Check each line of the records below and collect those that include the word "metres".

══════════

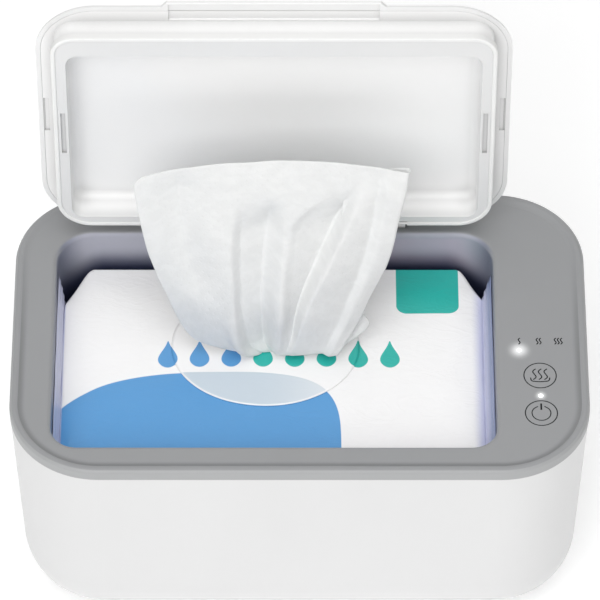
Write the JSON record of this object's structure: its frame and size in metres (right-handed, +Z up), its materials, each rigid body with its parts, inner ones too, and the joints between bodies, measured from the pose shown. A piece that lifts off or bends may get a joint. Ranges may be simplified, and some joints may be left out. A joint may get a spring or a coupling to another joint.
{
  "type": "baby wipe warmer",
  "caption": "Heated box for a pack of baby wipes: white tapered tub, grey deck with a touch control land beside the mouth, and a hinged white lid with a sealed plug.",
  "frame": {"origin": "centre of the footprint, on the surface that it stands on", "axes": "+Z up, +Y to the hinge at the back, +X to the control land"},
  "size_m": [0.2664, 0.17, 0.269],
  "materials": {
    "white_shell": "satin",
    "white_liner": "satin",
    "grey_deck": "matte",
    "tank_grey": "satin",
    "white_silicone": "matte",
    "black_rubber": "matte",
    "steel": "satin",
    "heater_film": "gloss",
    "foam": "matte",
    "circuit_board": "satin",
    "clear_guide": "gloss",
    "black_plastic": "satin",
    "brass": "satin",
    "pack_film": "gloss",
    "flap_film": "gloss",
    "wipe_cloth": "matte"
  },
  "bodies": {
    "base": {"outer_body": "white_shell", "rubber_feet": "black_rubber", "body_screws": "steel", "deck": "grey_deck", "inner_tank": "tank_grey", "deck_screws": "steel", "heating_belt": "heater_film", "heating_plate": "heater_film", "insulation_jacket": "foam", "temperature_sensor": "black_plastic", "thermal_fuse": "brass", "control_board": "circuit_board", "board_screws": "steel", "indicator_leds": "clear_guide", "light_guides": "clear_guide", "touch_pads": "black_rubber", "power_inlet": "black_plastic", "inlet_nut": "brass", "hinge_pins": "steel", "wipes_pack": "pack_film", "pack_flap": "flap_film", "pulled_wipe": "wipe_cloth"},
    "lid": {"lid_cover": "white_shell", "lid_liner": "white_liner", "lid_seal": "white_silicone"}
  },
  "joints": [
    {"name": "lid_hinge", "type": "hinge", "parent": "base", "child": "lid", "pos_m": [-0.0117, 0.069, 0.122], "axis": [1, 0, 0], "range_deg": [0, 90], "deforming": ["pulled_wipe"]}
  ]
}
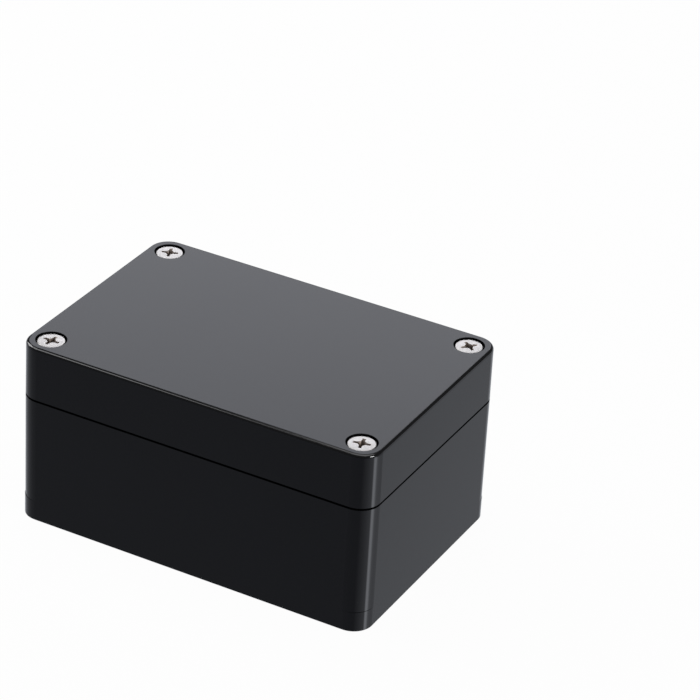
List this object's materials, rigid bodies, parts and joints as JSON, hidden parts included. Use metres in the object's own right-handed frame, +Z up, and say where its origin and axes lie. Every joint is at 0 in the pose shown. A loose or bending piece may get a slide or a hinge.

══════════

» **Response**:
Write the JSON record of this object's structure: its frame and size in metres (right-handed, +Z up), its materials, each rigid body with its parts, inner ones too, and the joints between bodies, measured from the pose shown. A piece that lifts off or bends may get a joint. Ranges may be simplified, and some joints may be left out. A joint may get a spring or a coupling to another joint.
List this object's materials, rigid bodies, parts and joints as JSON, hidden parts included. Use metres in the object's own right-handed frame, +Z up, and say where its origin and axes lie. Every joint is at 0 in the pose shown. A loose or bending piece may get a slide or a hinge.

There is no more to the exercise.